Bobbie Johnson, San Francisco
guardian.co.uk, Friday 19 February 2010


The proposed link-up between Microsoft and Yahoo has been approved by European regulators, paving the way for the two companies to combine their search engines and take on Google together.

bartzballmer-ap.jpg

Senior figures said that plans to implement the 10-year agreement, which was first announced last summer, were now underway after the European Commission said it did not believe the deal would harm consumers.

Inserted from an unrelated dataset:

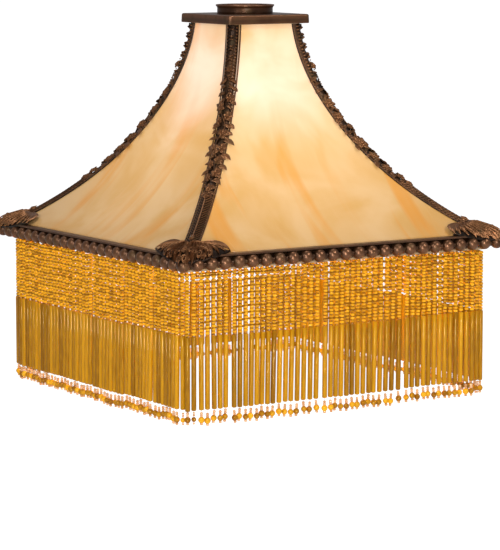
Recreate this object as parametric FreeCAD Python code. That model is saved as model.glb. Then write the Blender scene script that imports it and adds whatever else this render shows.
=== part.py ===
import FreeCAD, Part
import math
import os

# Square lamp shade with four bent glass panels in a cast metal frame and a
# swinging glass bead fringe on each side. Millimetres, +Z up. The origin is
# the middle of the fitter lip, on the fitter's axis. Each sub-part is modelled
# once, for the front side (-Y) or for the front left corner (-X, -Y), and
# turned about the axis for the other three.

Vector = FreeCAD.Vector
UP = Vector(0, 0, 1)
SIDES = ["front", "right", "back", "left"]
CORNERS = ["front_left", "front_right", "back_right", "back_left"]
ROOT2 = math.sqrt(2)

# ---- fitter collar and cap ----
LIP_RADIUS = 27.5
LIP_THICK = 2.4
COLLAR_HEIGHT = 8.6          # cap top to lip top
NECK_RADIUS = 26.0
NECK_FOOT_RADIUS = 25.7      # where the neck goes through the cap
BORE_RADIUS = 24.4
FLANGE_RADIUS = 30.5
FLANGE_THICK = 1.6
CAP_TOP = LIP_THICK / 2 - COLLAR_HEIGHT
CAP_HALF = 43.8
CAP_THICK = 1.8
CAP_RIM = 8.5                # height of the turned-down rim
CAP_WALL = 1.8
CAP_CORNER_RADIUS = 2.0
CAP_EDGE_RADIUS = 0.9
CAP_HOLE_RADIUS = 25.75
PLATE_HALF = 41.5
PLATE_THICK = 1.6
PLATE_TOP = CAP_TOP - CAP_THICK - FLANGE_THICK
PLATE_LOW = PLATE_TOP - PLATE_THICK

# ---- outside of the glass: half side of the square and height below the cap ----
GLASS_CURVE = [(36.8, -2.0), (40.2, -70.6), (87.1, -152.7), (163.5, -201.2)]
GLASS_THICK = 3.0
GLASS_TOP = PLATE_LOW - 0.4
GLASS_EDGE_GAP = 1.6         # from a glass edge to the corner's mitre plane
CURVE_POINTS = 12
CURVE_START = -0.06          # the curve is drawn a little past both its ends
CURVE_END = 1.12
STOCK = 220.0                # half length of bars and cutters before they are cut to size
OVERCUT = 20.0               # how far a cutter runs past what it cuts

# ---- bottom border ----
BALL_LINE = CAP_TOP - 209.0
BALL_HALF_SIDE = 169.0
BALL_RADIUS = 6.15
BALLS_PER_SIDE = 24
BALL_PITCH = 2 * BALL_HALF_SIDE / BALLS_PER_SIDE
BORDER_ROD_RADIUS = 2.0
ROD_GAP = 0.3                # before the next side's corner ball
LEDGE_THICK = 1.6
LEDGE_GAP = 0.05             # between the ledge and the balls
LEDGE_LOW = BALL_LINE + BALL_RADIUS + LEDGE_GAP
LEDGE_TOP = LEDGE_LOW + LEDGE_THICK
LEDGE_INNER = 152.0
LEDGE_OUTER = 171.5
FOOT_GAP = 0.15              # between the ledge and what stands on it
FLANGE_INNER = 159.8
FLANGE_OUTER = 161.0
RAIL_LOW = BALL_LINE - 6.5
TAPE_INNER = 161.1
TAPE_OUTER = 162.6
TAPE_TOP = LEDGE_LOW - 1.0
TAPE_LOW = BALL_LINE - 7.0
STRIP_INNER = 162.7
STRIP_OUTER = 164.0
STRIP_TOP = BALL_LINE + 5.5
STRIP_LOW = BALL_LINE - 5.0
RAIL_MITRE_GAP = 0.05
TAPE_MITRE_GAP = 0.2
STRIP_MITRE_GAP = 0.1

# ---- corner ribs, inner channels, ornaments and gussets ----
RIB_OFFSET = 0.15            # clearance over the glass
RIB_THICK = 2.45
RIB_HALF_WIDTH = 6.2
CHANNEL_THICK = 1.2
CHANNEL_HALF_WIDTH = 5.5
CHANNEL_BOSS_GAP = 0.05      # between a channel's bosses and the glass
TAB_INNER = 24.0
TAB_OUTER = 33.2
TAB_THICK = 1.4
ORNAMENT_THICK = 3.9
ORNAMENT_LEG = 50.0          # along the border from the corner
ORNAMENT_TIP = 134.0         # where it ends on the rib
RIB_SCREW_PLACES = [0.22, 0.48, 0.74]
ORNAMENT_SCREW_PLACE = 0.925
GUSSET_OUTER = 159.6
GUSSET_INNER = 151.8
GUSSET_LEG = 32.0
GUSSET_THICK = 1.6
GUSSET_SCREW_INSET = 7.0     # from the end of a leg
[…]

The US Department of Justice had previously said that it was happy with the proposal.

Under the terms of the agreement, Microsoft's technology will now power Yahoo search, with the two companies sharing revenue generated by the site.

Yahoo chief executive Carol Bartz, who brokered the deal soon after being installed in the job last year, said that the idea was to allow her company to focus on providing services that internet users enjoyed - not on developing the technology.

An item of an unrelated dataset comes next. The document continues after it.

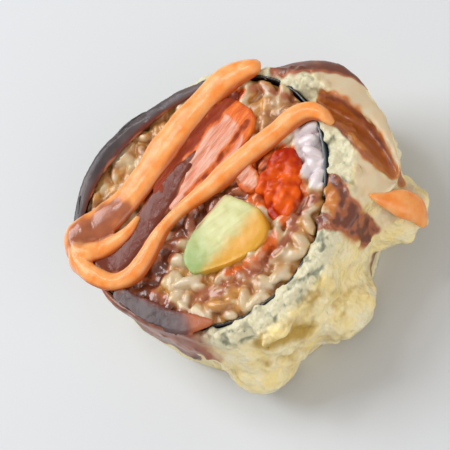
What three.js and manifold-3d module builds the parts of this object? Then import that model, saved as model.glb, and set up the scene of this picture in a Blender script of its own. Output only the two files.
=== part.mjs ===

"This breakthrough search alliance means Yahoo can focus even more on our own innovative search experience," she said in a statement.

Microsoft chief executive Steve Ballmer said that the two companies could offer better competition to Google together than separately.

"Although we are just at the beginning of this process, we have reached an exciting milestone," he said. "I believe that together, Microsoft and Yahoo will promote more choice, better value and greater innovation to our customers as well as to our advertisers and publishers."

The approval marks the latest step forward in an arduous process that first started more than two years ago with Microsoft's surprise $44bn bid to buy Yahoo outright.

The Californian web company initially rebuffed those advances, with co-founder Jerry Yang - then chief executive - repeatedly saying that the deal undervalued Yahoo.

While Microsoft submitted a renewed bid shortly afterwards, Yang attempted to engineer a deal with Google that would fend off the software giant - only to see Google pull out after the agreement was questioned by US regulators.

Yang stood aside in January last year to be replaced by Bartz, while at the same time Microsoft relaunched its own search engine under the name Bing and began investing heavily in marketing as it attempts to claw back market share from Google.

In a posting on Yahoo's website, the head of the company's search team said it was "full steam ahead".

"With Microsoft providing us the underlying list of search results, our Yahoo team can now focus on making the overall experience of finding stuff online and getting things done easier for you," said Shashi Seth, the company's senior vice president of search products.

Despite its troubles in recent years, Yahoo remains the world's second-largest search engine. In the US, Google is responsible for 66% of all searches, with Yahoo significantly behind with 17.5% and Microsoft trailing in third place with 10%.

According to worldwide figures from web company StatCounter, however, the gap is even wider globally - with Google receiving around 90% of searches, Yahoo 4% and Bing 3.4%.

The deal is still pending approval from authorities in Asia, but the first full implementation of the joint agreement is not expected to be in place until 2012.